A powerful concept packed into a single word.

This was the word one young person chose to describe what education means to him when asked by Secretary Duncan and Secretary of Labor Hilda Solis as part of a reoccurring Student Voices meeting at ED headquarters. The frank conversation between the Secretaries and the group of young advocates largely revolved around the obstacles undocumented youth face while living in the United States, particularly limited access to higher education.

Several of the students discussed how difficult it was to be a “DREAMer”—a label derived from the “DREAM Act” that the students use to describe undocumented young people who have lived in the U.S. from a very young age.  The students explained their frustration and disappointment that they cannot fulfill their dreams of a college degree once they graduate high school, good grades and hard work are rendered invalid the day they learn they can’t apply to colleges or scholarships without having a social security number.

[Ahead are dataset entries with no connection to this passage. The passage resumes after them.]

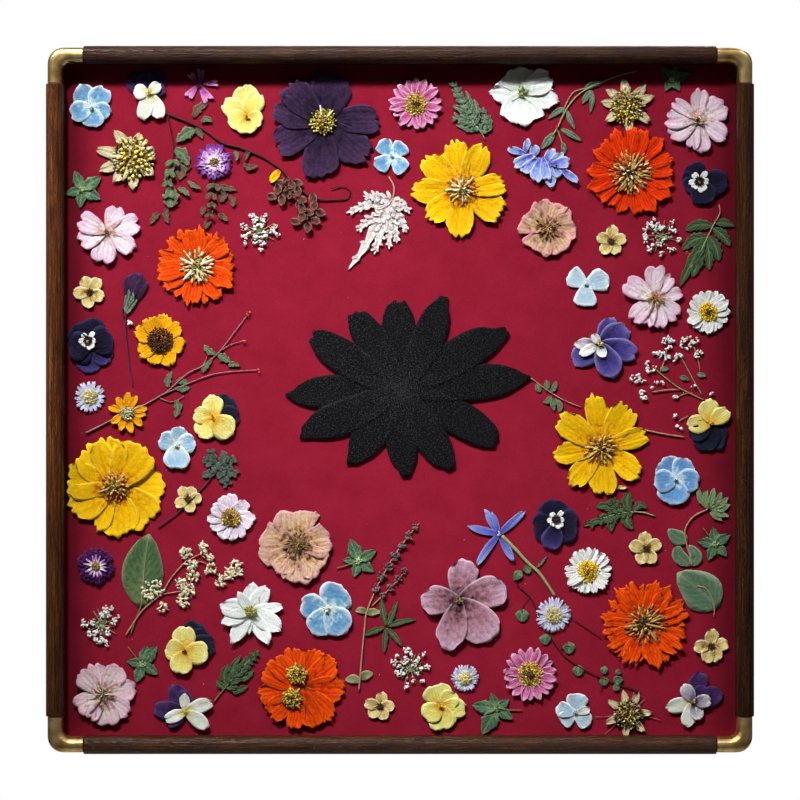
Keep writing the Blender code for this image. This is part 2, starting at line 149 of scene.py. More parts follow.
def walnutMaterial(side):
    # A copy of the walnut for each rail, each with its own painted light and shade
    material, tree, shader, place = newMaterial("walnutPaintedLightShade" + side.capitalize(), walnut["roughness"],
                                                specular=0.25)
    along = 0 if side in ("top", "bottom") else 2
    stretched = []
    for wide, long in (walnut["streakSize"], walnut["poreSize"]):
        scale = [1000 / wide] * 3
        scale[along] = 1000 / long
        stretched.append(addNode(tree, "ShaderNodeMapping", {"Vector": place, "Scale": scale}).outputs[0])
    streaks = noise(tree, stretched[0], 1.0, 4.0, 0.6, 0.6)
    pores = noise(tree, stretched[1], 1.0, 2.0)
    pebbles = noise(tree, place, 1000 / walnut["pebble"], 3.0, 0.6)
    wood = ramp(tree, streaks, [(0.30, walnut["dark"]), (0.52, walnut["mid"]), (0.74, walnut["light"])])
    poreMask = remap(tree, pores, 0.34, 0.50, 0.75, 0.0)
    porous = blend(tree, poreMask, wood, walnut["pore"])
    worn = blend(tree, remap(tree, pebbles, 0.56, 0.78, 0.0, 0.16), porous, walnut["bloom"])
    # Painted light and shade: a lightness of its own for each rail, painted shade towards the foot of the
    # side rails, and the left rail painted lighter outside than inside
    paintedLightShade = walnut["paintedRailLight"][side]
    if along == 2:
        across, _, height = addNode(tree, "ShaderNodeSeparateXYZ", {"Vector": place}).outputs
        paintedLightShade = remap(tree, height, *walnut["paintedDimHeights"], paintedLightShade * walnut["paintedFootDim"], paintedLightShade)
    if side == "left":
        half = remap(tree, across, *walnut["leftPaintedSpan"], *walnut["leftPaintedLitAndShaded"])
        paintedLightShade = calc(tree, "MULTIPLY", paintedLightShade, half)
    raised = calc(tree, "MULTIPLY_ADD", pebbles, 1.2, streaks)
    sunk = calc(tree, "SUBTRACT", raised, poreMask)
    endMaterial(tree, shader, dim(tree, paintedLightShade, worn), sunk, 0.6, 0.0004)
    return material


# Dyed mounting paper: matte crimson with short felted fibres. Real fibres are about 0.03 mm wide;
# they are drawn at 0.5 mm to show. A painted shadow of each side rail darkens a strip beside it, from
# railShadowFrom to railShadowTo in metres from the middle, down to the value railShadowValue.
redPaper = {"deep": "#7e1427", "mid": "#8f1a30", "light": "#9e243c", "fibre": 0.5, "cloud": 14.0,
            "roughness": 0.92, "railShadowFrom": 0.168, "railShadowTo": 0.187, "railShadowValue": 0.47}


def redPaperMaterial():
    material, tree, shader, place = newMaterial("paperDyedCrimson", redPaper["roughness"], specular=0.05)
    fibres = noise(tree, place, 1000 / redPaper["fibre"], 3.0, 0.65, 1.6)
    clouds = noise(tree, place, 1000 / redPaper["cloud"], 3.0)
    colour = ramp(tree, calc(tree, "MULTIPLY_ADD", clouds, 0.35, fibres), [
        (0.45, redPaper["deep"]), (0.68, redPaper["mid"]), (0.92, redPaper["light"])])
    # Painted shadow: the paper is drawn darker in a strip beside each side rail
    across = addNode(tree, "ShaderNodeSeparateXYZ", {"Vector": place}).outputs[0]
    railShadow = remap(tree, calc(tree, "ABSOLUTE", across), redPaper["railShadowFrom"], redPaper["railShadowTo"],
                 1.0, redPaper["railShadowValue"])
    endMaterial(tree, shader, dim(tree, railShadow, colour), fibres, 0.35, 0.00025)
    return material


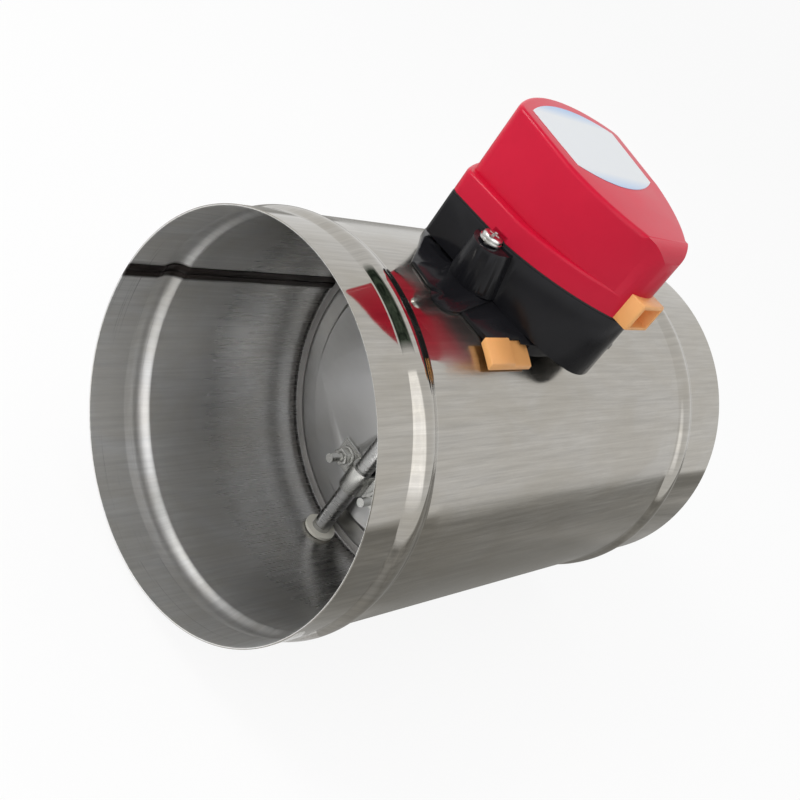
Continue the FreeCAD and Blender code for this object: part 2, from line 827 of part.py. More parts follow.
def make_spacers():
    sleeves = []
    for place in board_posts():
        sleeve = rod(post_radius, board_gap, *place, deck_top_z)
        sleeves.append(sleeve.cut(rod(small_screw_radius + running_clearance, board_gap, *place, deck_top_z)))
    return Part.makeCompound(sleeves)


def make_terminals():
    half = terminal_width / 2
    low = board_z + board_sheet
    body = block(-half, half, terminal_y, terminal_y + terminal_depth, low, low + terminal_height)
    pitch = terminal_width / terminal_ways
    for way in range(terminal_ways):
        x = -half + pitch * (way + 0.5)
        body = body.cut(rod(pitch / 3, terminal_well, x, terminal_y + terminal_depth / 2,
                            low + terminal_height - terminal_well))
        body = body.cut(block(x - pitch / 3, x + pitch / 3, terminal_y, terminal_y + terminal_gate,
                              low + terminal_sill, low + terminal_sill + terminal_gate))
    return body


# Cable sockets

def make_socket():
    front = nose_y - socket_length + socket_inset
    body = block(-socket_half_width, socket_half_width, front, nose_y + socket_root, parting_z,
                 parting_z + socket_height)
    corners = [e for e in body.Edges if e.BoundBox.YMax < front + near]
    body = body.makeChamfer(socket_corner, corners)
    half = socket_half_width - socket_wall
    mouth = block(-half, half, front, front + socket_depth,
                  parting_z + socket_wall, parting_z + socket_height - socket_wall)
    return body.cut(mouth)


def low_socket_body(left, right, height, gap):
    front, rear = foot_nose[1] - low_socket_reach, foot_nose[1] + low_socket_root
    body = block(left - gap, right + gap, front - gap, rear + gap, duct_radius / 2, duct_radius)
    outer = Part.makeCylinder(duct_radius + height + gap, 4 * tall, Vector(-2 * tall, 0, 0), ALONG)
    inner = Part.makeCylinder(duct_radius + seat_gap + foot_thickness + low_socket_gap - gap, 4 * tall,
                              Vector(-2 * tall, 0, 0), ALONG)
    return body.common(outer).cut(inner)


def low_socket_space():
    return low_socket_body(low_socket_x[0], low_socket_x[2], low_socket_height, low_socket_gap)


def make_low_socket():
    left, middle, right = low_socket_x
    plug = low_socket_body(left, middle, low_socket_height, 0)
    return plug.fuse(low_socket_body(middle, right, low_socket_height - low_socket_step, 0))


os.makedirs("parts", exist_ok=True)
export("duct_tube", make_duct())
export("upper_bush", make_bush(1))
export("lower_bush", make_bush(-1))
export("blade_disc", make_blade())
export("blade_seal", make_seal())
export("blade_shaft", make_shaft())
export("shaft_clip", make_clip())
export("shaft_straps", make_straps())
export("blade_bolts", make_bolts())
export("bolt_washers", make_washers())
export("blade_nuts", make_nuts())
export("mounting_bracket", make_bracket())
export("bracket_screws", make_bracket_screws())
export("actuator_base", make_base())
export("base_screws", make_side_screws())
export("cover_gasket", make_gasket())
export("actuator_cover", make_cover())
export("cover_screws", make_cover_screws())
export("label_plate", make_label())
export("output_gear", make_output_gear())
export("gear_pin", make_cross_pin())
export("idler_pinion", make_idler_pinion())
export("idler_gear", make_idler_gear())
export("idler_axle", make_axle())
export("motor_pinion", make_motor_pinion())
export("gear_deck", make_deck())
export("deck_screws", small_screws(deck_posts(), deck_top_z, deck_screw_length))
export("motor_body", make_motor())
export("motor_screws", small_screws(motor_screw_places(), deck_top_z + motor_flange_sheet,
                                    motor_screw_length))
export("circuit_board", make_board())
export("board_spacers", make_spacers())
export("board_screws", small_screws(board_posts(), board_z + board_sheet,
                                    board_gap + board_sheet + board_screw_bite))
export("terminal_block", make_terminals())
export("cable_socket", make_socket())
export("lower_socket", make_low_socket())
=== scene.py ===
import bmesh
import bpy
import json
import math
from mathutils import Matrix, Vector

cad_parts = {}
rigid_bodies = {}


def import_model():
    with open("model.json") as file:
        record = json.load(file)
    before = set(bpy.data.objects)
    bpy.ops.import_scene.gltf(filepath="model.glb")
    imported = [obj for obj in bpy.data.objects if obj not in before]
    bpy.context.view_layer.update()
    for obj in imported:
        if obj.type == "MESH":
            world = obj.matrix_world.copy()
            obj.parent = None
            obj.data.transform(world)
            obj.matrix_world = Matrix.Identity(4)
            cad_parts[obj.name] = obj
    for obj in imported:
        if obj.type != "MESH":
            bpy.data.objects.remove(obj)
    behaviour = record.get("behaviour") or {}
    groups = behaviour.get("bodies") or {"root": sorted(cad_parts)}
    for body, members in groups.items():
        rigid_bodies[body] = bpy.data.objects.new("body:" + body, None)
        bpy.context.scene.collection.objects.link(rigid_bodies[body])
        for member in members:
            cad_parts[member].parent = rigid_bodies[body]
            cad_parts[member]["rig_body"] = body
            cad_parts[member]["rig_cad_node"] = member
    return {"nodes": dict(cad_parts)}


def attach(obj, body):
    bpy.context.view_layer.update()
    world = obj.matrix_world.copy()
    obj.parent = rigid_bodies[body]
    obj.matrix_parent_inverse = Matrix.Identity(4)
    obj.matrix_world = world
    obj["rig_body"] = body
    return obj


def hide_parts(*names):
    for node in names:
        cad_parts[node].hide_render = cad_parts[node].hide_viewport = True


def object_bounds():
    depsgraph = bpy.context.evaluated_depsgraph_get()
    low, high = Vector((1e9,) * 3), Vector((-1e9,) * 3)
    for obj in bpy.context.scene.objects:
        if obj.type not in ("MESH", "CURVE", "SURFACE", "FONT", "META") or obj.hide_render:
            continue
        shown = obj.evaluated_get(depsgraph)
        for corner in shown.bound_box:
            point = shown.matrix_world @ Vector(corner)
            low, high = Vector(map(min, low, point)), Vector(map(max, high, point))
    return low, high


# Motorised round duct damper. Metres, duct along X, blade shaft along Z.

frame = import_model()
nodes = frame["nodes"]
cadLow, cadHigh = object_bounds()
scene = bpy.context.scene
mm = 0.001
meshing = {"sharp": 32, "round": 35, "flat": 2, "merge": 0.001 * mm, "copyMerge": 0.002 * mm}
print("frame loaded", len(nodes), "nodes")


# Small helpers for work in edit mode

def deselectAll():
    if bpy.context.object and bpy.context.object.mode != "OBJECT":
        bpy.ops.object.mode_set(mode="OBJECT")
    bpy.ops.object.select_all(action="DESELECT")


def makeActive(piece):
    deselectAll()
    piece.select_set(True)
    bpy.context.view_layer.objects.active = piece


def startPiece(name):
    piece = bpy.context.object
    piece.name = name
    piece.data.name = name
    return piece


def freeze(piece):
    makeActive(piece)
    bpy.ops.object.transform_apply(location=True, rotation=True, scale=True)


def applyModifier(piece, kind, **settings):
    makeActive(piece)
    modifier = piece.modifiers.new(kind.lower(), kind)
    for key, value in settings.items():
        setattr(modifier, key, value)
    bpy.ops.object.modifier_apply(modifier=modifier.name)


def smooth(piece, degrees):
    makeActive(piece)
    bpy.ops.object.shade_smooth_by_angle(angle=math.radians(degrees))


def outwardNormals(piece):
    makeActive(piece)
    bpy.ops.object.mode_set(mode="EDIT")
    bpy.ops.mesh.select_all(action="SELECT")
    bpy.ops.mesh.remove_doubles(threshold=meshing["merge"])
    bpy.ops.mesh.normals_make_consistent(inside=False)
    bpy.ops.object.mode_set(mode="OBJECT")


def cutOut(piece, tool, operation="DIFFERENCE"):
    applyModifier(piece, "BOOLEAN", object=tool, operation=operation, solver="EXACT")
    bpy.data.objects.remove(tool, do_unlink=True)


def roundEdges(piece, width, segments, degrees=meshing["round"]):
    applyModifier(piece, "BEVEL", width=width, segments=segments, limit_method="ANGLE",
                  angle_limit=math.radians(degrees), use_clamp_overlap=True, harden_normals=False)


# Only the sharp edges that the test picks by their middle point are rounded
def roundChosen(piece, width, segments, chosen):
    form = bmesh.new()
    form.from_mesh(piece.data)
    layer = form.edges.layers.float.new("bevel_weight_edge")
    for edge in form.edges:
        middle = (edge.verts[0].co + edge.verts[1].co) / 2
        sharp = len(edge.link_faces) == 2 and edge.calc_face_angle(0) > math.radians(meshing["sharp"])
        edge[layer] = 1.0 if sharp and chosen(middle) else 0.0
    form.to_mesh(piece.data)
    form.free()
    applyModifier(piece, "BEVEL", width=width, segments=segments, limit_method="WEIGHT",
                  use_clamp_overlap=False)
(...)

With estimates of approximately 65,000 undocumented immigrants graduating from American high schools annually and no viable pathway to legal status, this is not an isolated problem.

DREAMers’ obstacles to higher education are myriad. Even if accepted, most colleges and universities require undocumented students to pay non-resident or out-of-state tuition – a prohibitive cost. They get no access to federal financial aid (this includes Work Study and Pell Grants) and their chances for scholarships are narrow at best.

“I got in to a top school,” said one now non-student with tears welling up in his eyes. “But I deferred because I don’t have a way of paying for it. I can’t apply for financial aid, so Work Study is out.”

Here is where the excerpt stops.